Stored records
— Begin —

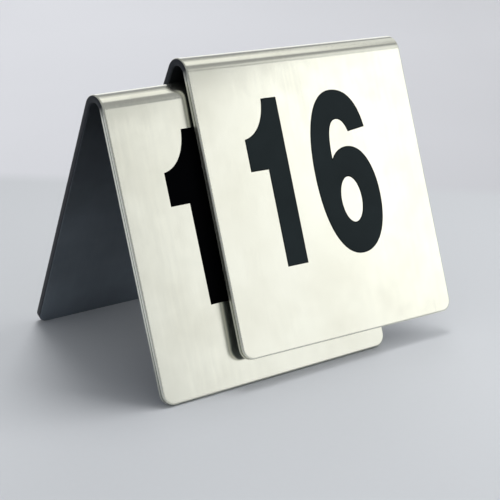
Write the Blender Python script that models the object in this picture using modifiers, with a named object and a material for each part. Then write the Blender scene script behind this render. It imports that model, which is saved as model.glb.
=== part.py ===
"""A stacked pair of folded steel table number tents.

Each tent is one blank of stainless sheet, folded once over a round ridge, with a number enamelled on
both of its faces. The upper tent sits astride the lower one, moved along the ridge, and lifts off.

Units are metres, +Z is up, and X runs along the ridges. The front faces look towards -Y. The origin is at
the middle of the pair's outline, on the surface that the lower tent stands on.
"""

import math

import bmesh
import bpy
from mathutils import Matrix, Vector

MM = 0.001

# The folded blank, the same for both tents.
WIDTH = 50.0 * MM
LEG_LENGTH = 51.8 * MM
THICKNESS = 1.4 * MM
INNER_RADIUS = 1.9 * MM
CORNER_RADIUS = 2.2 * MM
RIM_RADIUS = 0.25 * MM
FOOT_FLAT_DEPTH = 0.12 * MM

# How far each leg leans from upright. The upper tent is sprung open a little further.
LOWER_LEAN = math.radians(22.9)
EXTRA_UPPER_LEAN = math.radians(1.0)

# How the upper tent is stacked on the lower one.
SIDE_SHIFT = 17.1 * MM
SEAT_CLEARANCE = 0.15 * MM
RIDGE_TILT = math.radians(1.2)

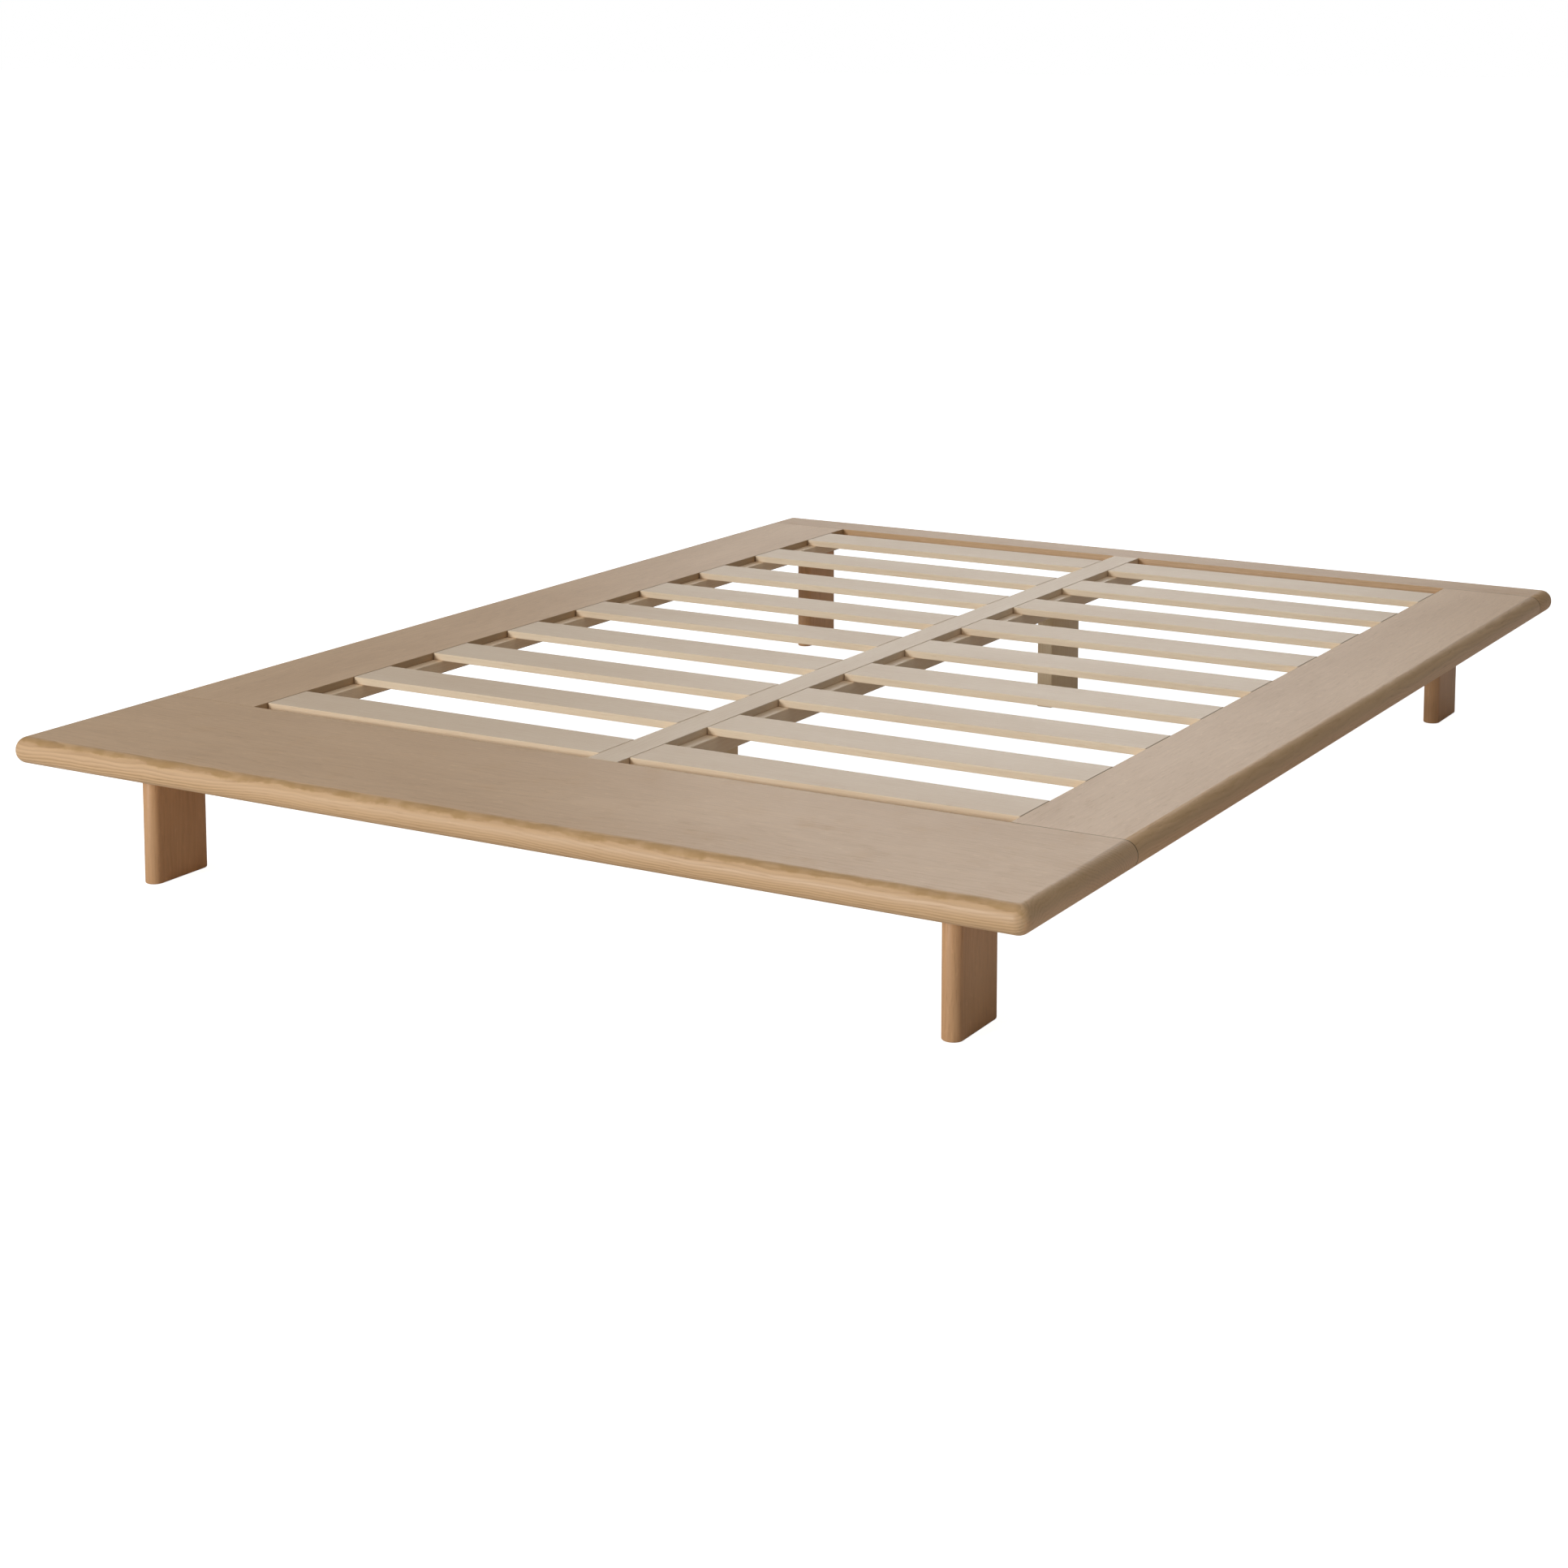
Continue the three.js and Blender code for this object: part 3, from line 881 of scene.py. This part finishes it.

— End —

- _CHALLENGE_: Write out every entry verbatim.

- _ANSWER TO THIS PROBLEM_:
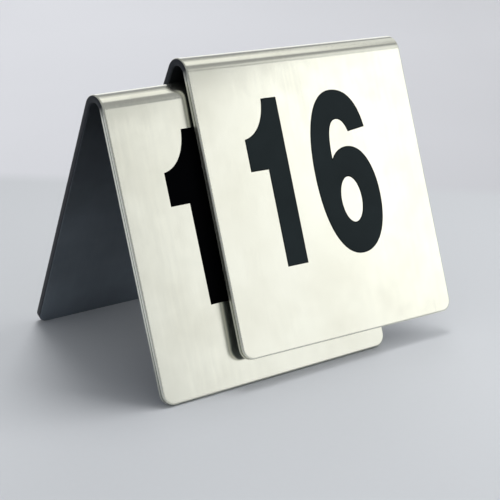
Write the Blender Python script that models the object in this picture using modifiers, with a named object and a material for each part. Then write the Blender scene script behind this render. It imports that model, which is saved as model.glb.
=== part.py ===
"""A stacked pair of folded steel table number tents.

Each tent is one blank of stainless sheet, folded once over a round ridge, with a number enamelled on
both of its faces. The upper tent sits astride the lower one, moved along the ridge, and lifts off.

Units are metres, +Z is up, and X runs along the ridges. The front faces look towards -Y. The origin is at
the middle of the pair's outline, on the surface that the lower tent stands on.
"""

import math

import bmesh
import bpy
from mathutils import Matrix, Vector

MM = 0.001

# The folded blank, the same for both tents.
WIDTH = 50.0 * MM
LEG_LENGTH = 51.8 * MM
THICKNESS = 1.4 * MM
INNER_RADIUS = 1.9 * MM
CORNER_RADIUS = 2.2 * MM
RIM_RADIUS = 0.25 * MM
FOOT_FLAT_DEPTH = 0.12 * MM

# How far each leg leans from upright. The upper tent is sprung open a little further.
LOWER_LEAN = math.radians(22.9)
EXTRA_UPPER_LEAN = math.radians(1.0)

# How the upper tent is stacked on the lower one.
SIDE_SHIFT = 17.1 * MM
SEAT_CLEARANCE = 0.15 * MM
RIDGE_TILT = math.radians(1.2)

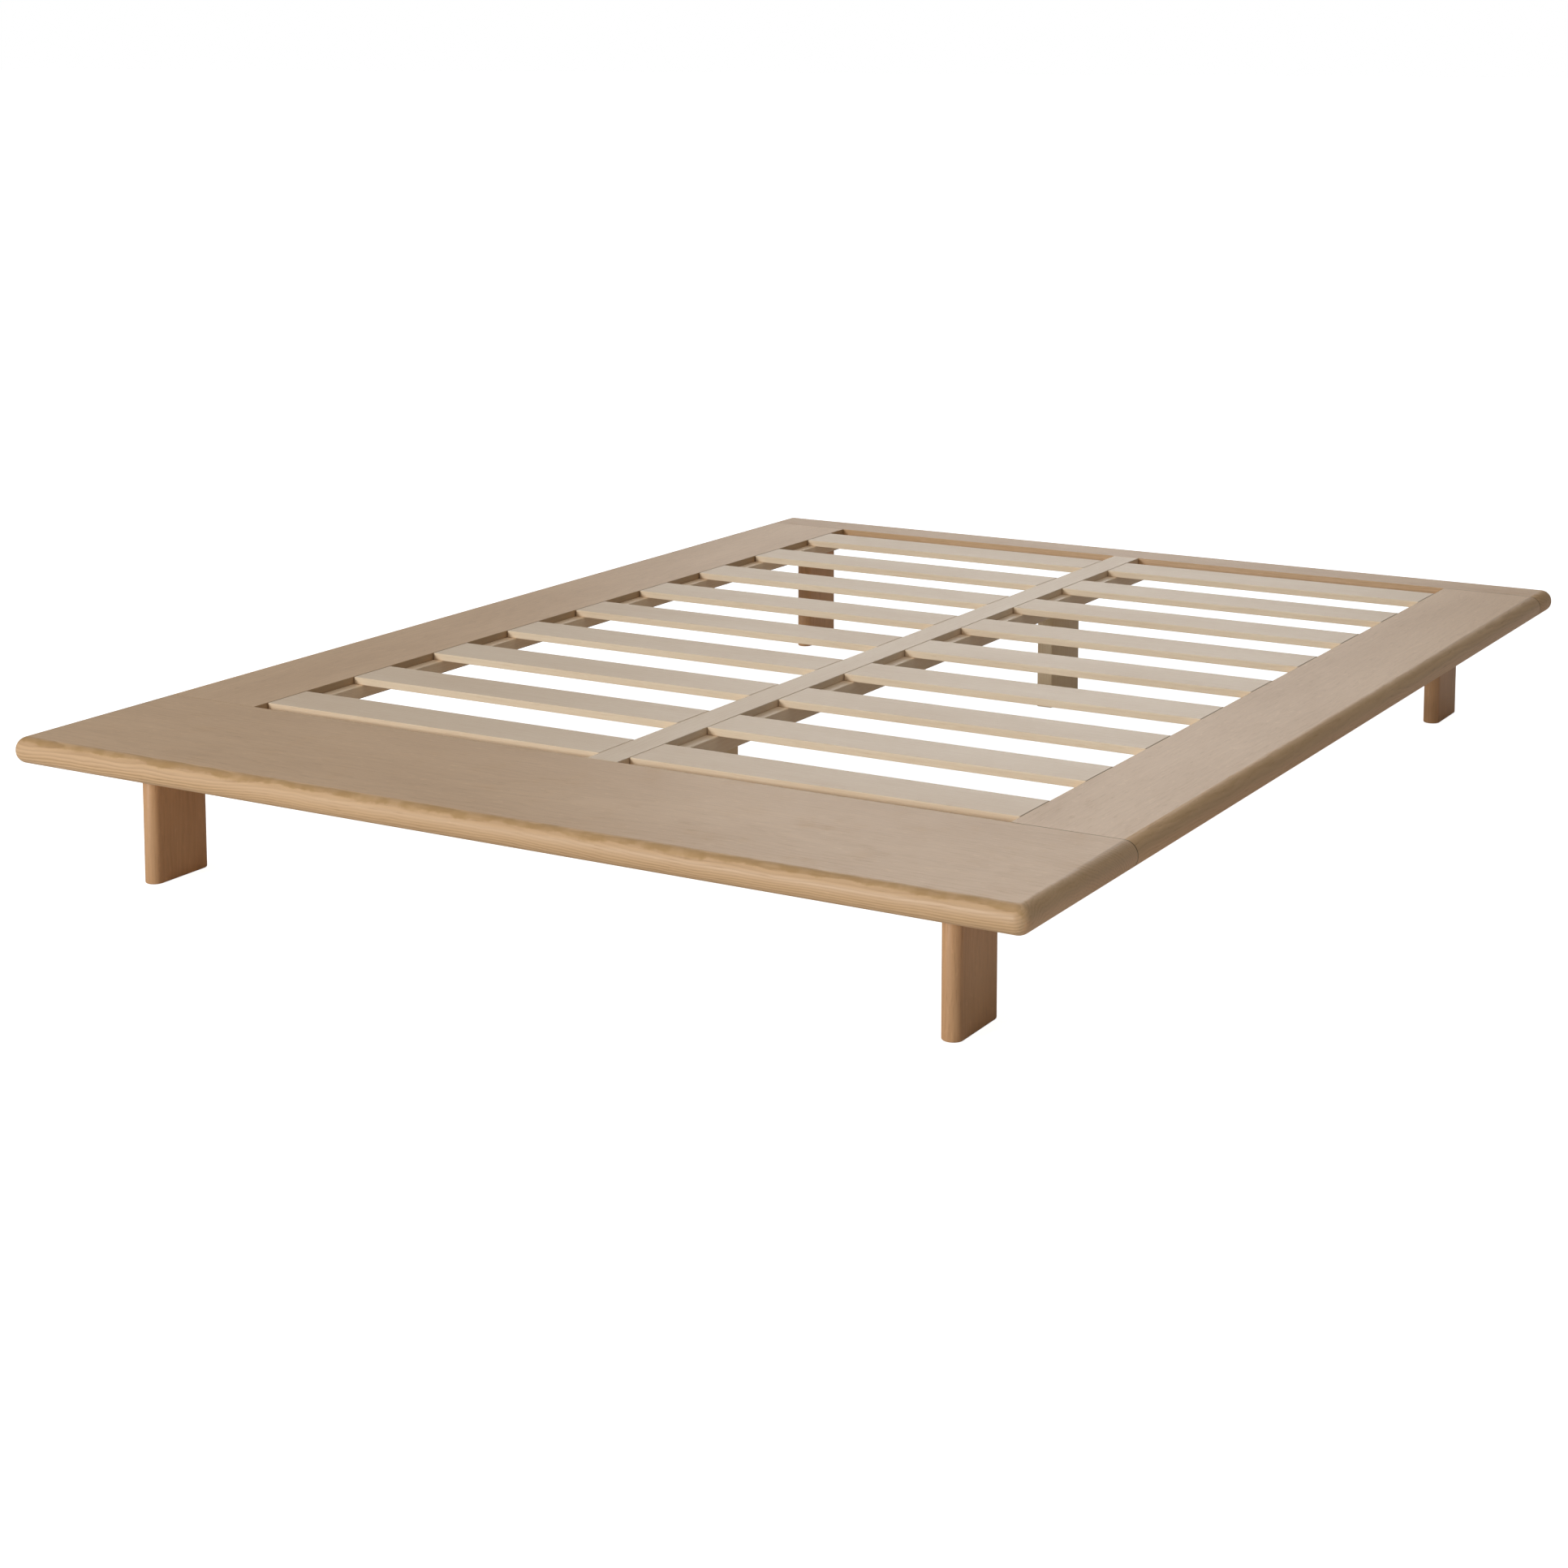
Continue the three.js and Blender code for this object: part 3, from line 881 of scene.py. This part finishes it.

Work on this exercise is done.